NHS England will publish data monthly on GP practices' performance in the Friends and Family test, guidance on the primary care roll-out of the scheme reveals.

Friends and Family test: GP poll data to be published monthly
Friends and Family test: GP poll data to be published monthly

Practices will also be required to publish findings from the test locally, possibly including free-text comments from patients.

In a letter to practices across England on Monday, NHS officials reiterated that introducing the test would become a contractual requirement from 1 December.

Practices will not be required to ask patients at the end of every consultation whether they wish to fill in a Friends and Family questionnaire, guidance from NHS England confirms.

Multiple responses

But patients can take part in the poll multiple times if they wish, and must be made aware that they can take part at any time.

No target will be set for the level of patient participation at each practice, but the guidance warns ‘NHS England is keen to see practices gain feedback from as many patients as possible’.

Monthly data on both the level of patient participation in the survey and satisfaction findings will be published by NHS England.

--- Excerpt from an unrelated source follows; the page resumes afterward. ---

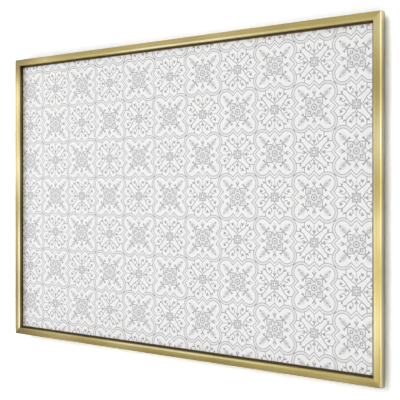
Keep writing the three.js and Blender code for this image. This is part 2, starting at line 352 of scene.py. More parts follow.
GOLD_TONES = [
    (0.1, (112, 92, 26)), (0.34, (150, 130, 58)), (0.44, (164, 146, 73)), (0.5, (174, 156, 88)),
    (0.56, (184, 168, 106)), (0.68, (204, 189, 136)), (0.85, (233, 223, 186)),
]
# Length and first crest of the painted reflection bands along the rails, in millimetres
REFLECTION_WAVE_LENGTH, REFLECTION_WAVE_CREST = 130, 92
PLAIN_ROUGHNESS, INNER_WALL_ROUGHNESS = (0.27, 0.42), 0.66


def brushed_gold(name, axis):
    """Gold-coloured metal, brushed along one axis."""
    finish = Finish(name, Metallic=1.0, Anisotropic=0.6,
                    Coat_Weight=1.0, Coat_Roughness=0.3, Coat_IOR=1.6)
    streaks = finish.noise(along(axis, 5, 900), detail=5)
    bands = finish.noise(along(axis, 2.2, 160), detail=3)
    clouds = finish.noise(along(axis, 7, 9), detail=1)
    x, y, z = finish.split()
    length, side, size = (x, z, BOARD_HEIGHT) if axis == 0 else (z, x, BOARD_WIDTH)
    forwards = y * (-1 / MM) - WALL_GAP
    inwards = side.abs() * (-1 / MM) + size / 2

    def by_side(first, second):
        """One level for the left or bottom rail and another for the right or top rail."""
        return side.rise(-0.01, 0.01, first, second)

    def front_edge(round_size):
        """1 on the front of an arris of this size, and 0 behind it."""
        return forwards.rise(RAIL_DEPTH - round_size * 1.1, RAIL_DEPTH - round_size * 0.6)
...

Practices are free to collect Friends and Family test data via any method they choose as long as they comply with a handful of key requirements.

Key question required

The test must offer patients the following question: ‘We would like you to think about your recent experiences of our service.

‘How likely are you to recommend our GP practice to friends and family if they needed similar treatment?’

Patients should be allowed to choose from the following responses: ‘extremely likely’, ‘likely’, ‘neither likely or unlikely’, ‘unlikely’, ‘extremely unlikely’, and ‘don’t know’.

The test must also contain a follow-up question that allows patients to give a free-text response – for this reason practices will not be allowed to conduct the test by offering patients a token to place in one slot or another to indicate their response.

The GPC has previously warned that the test must not become a bureaucratic burden for practices.

Newly elected GPC negotiator Dr Brian Balmer told GP that if bureaucracy was avoided, the test could be ‘a good thing’.

‘If it’s done properly, we could use it to boost morale – I don’t think people should be frightened of it.’